Pilots and Other Predictable Elements of the Starlink Ku-Band Downlink
Wenkai Qin, Mark L. Psiaki, John R. Bowman, Todd E. Humphreys
TL;DR
This work investigates the Starlink Ku-band downlink waveform to identify predictable, frame-invariant elements that can be exploited for precise TOA-based positioning with compact receivers. By developing an end-to-end acquisition and demodulation framework, the authors reveal edge pilots, a reference template, and tessellation (T) codes that enable substantial processing gain, improving TOA performance even on side beams. Their analysis, grounded in a large data corpus of exemplar frames, shows an aggregate processing gain around 48 dB from low-entropy elements, with full-frame processing approaching the theoretical maximum near 55 dB and enabling CRB-like TOA accuracy across a wide SNR range. The findings have practical implications for opportunistic PNT using existing Starlink signals, potentially enabling robust navigation with small, wide-beam receivers and reducing dependency on traditional GNSS under adversarial conditions.
Abstract
We identify and characterize dedicated pilot symbols and other predictable elements embedded within the Starlink Ku-band downlink waveform. Exploitation of these predictable elements enables precise opportunistic positioning, navigation, and timing using compact, low-gain receivers by maximizing the signal processing gain available for signal acquisition and time-of-arrival (TOA) estimation. We develop an acquisition and demodulation framework to decode Starlink frames and disclose the explicit sequences of the edge pilots -- bands of 4QAM symbols located at both edges of each Starlink channel that apparently repeat identically across all frames, beams, channels, and satellites.

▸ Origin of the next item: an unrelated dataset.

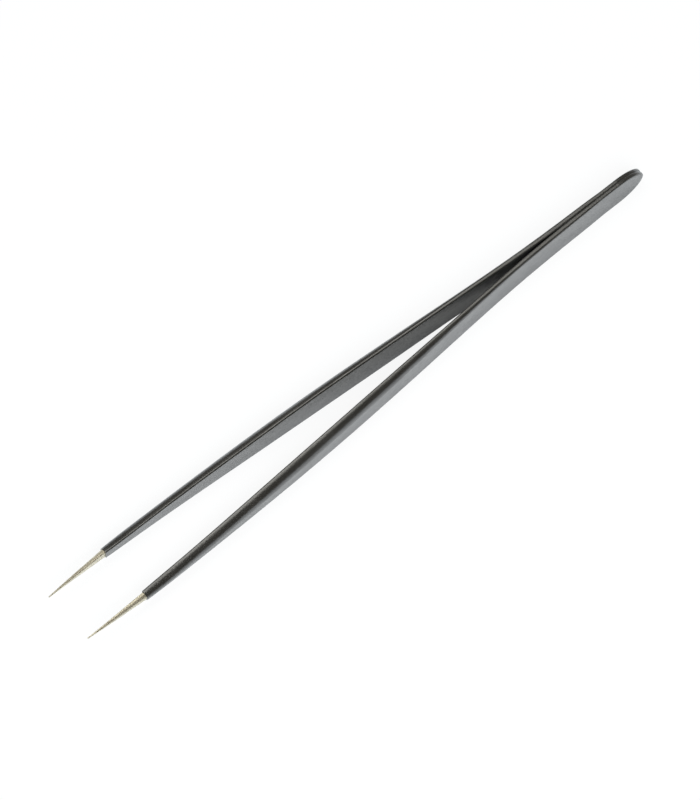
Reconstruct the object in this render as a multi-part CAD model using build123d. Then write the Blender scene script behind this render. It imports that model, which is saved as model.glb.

We further reveal that the great majority of QPSK-modulated symbols do not carry high-entropy user data but instead follow a regular tessellated structure superimposed on a constant reference template. We demonstrate that exploiting frame-level predictable elements yields a processing gain of approximately 48 dB, thereby enabling low-cost, compact receivers to extract precise TOA measurements even from low-SNR Starlink side beams.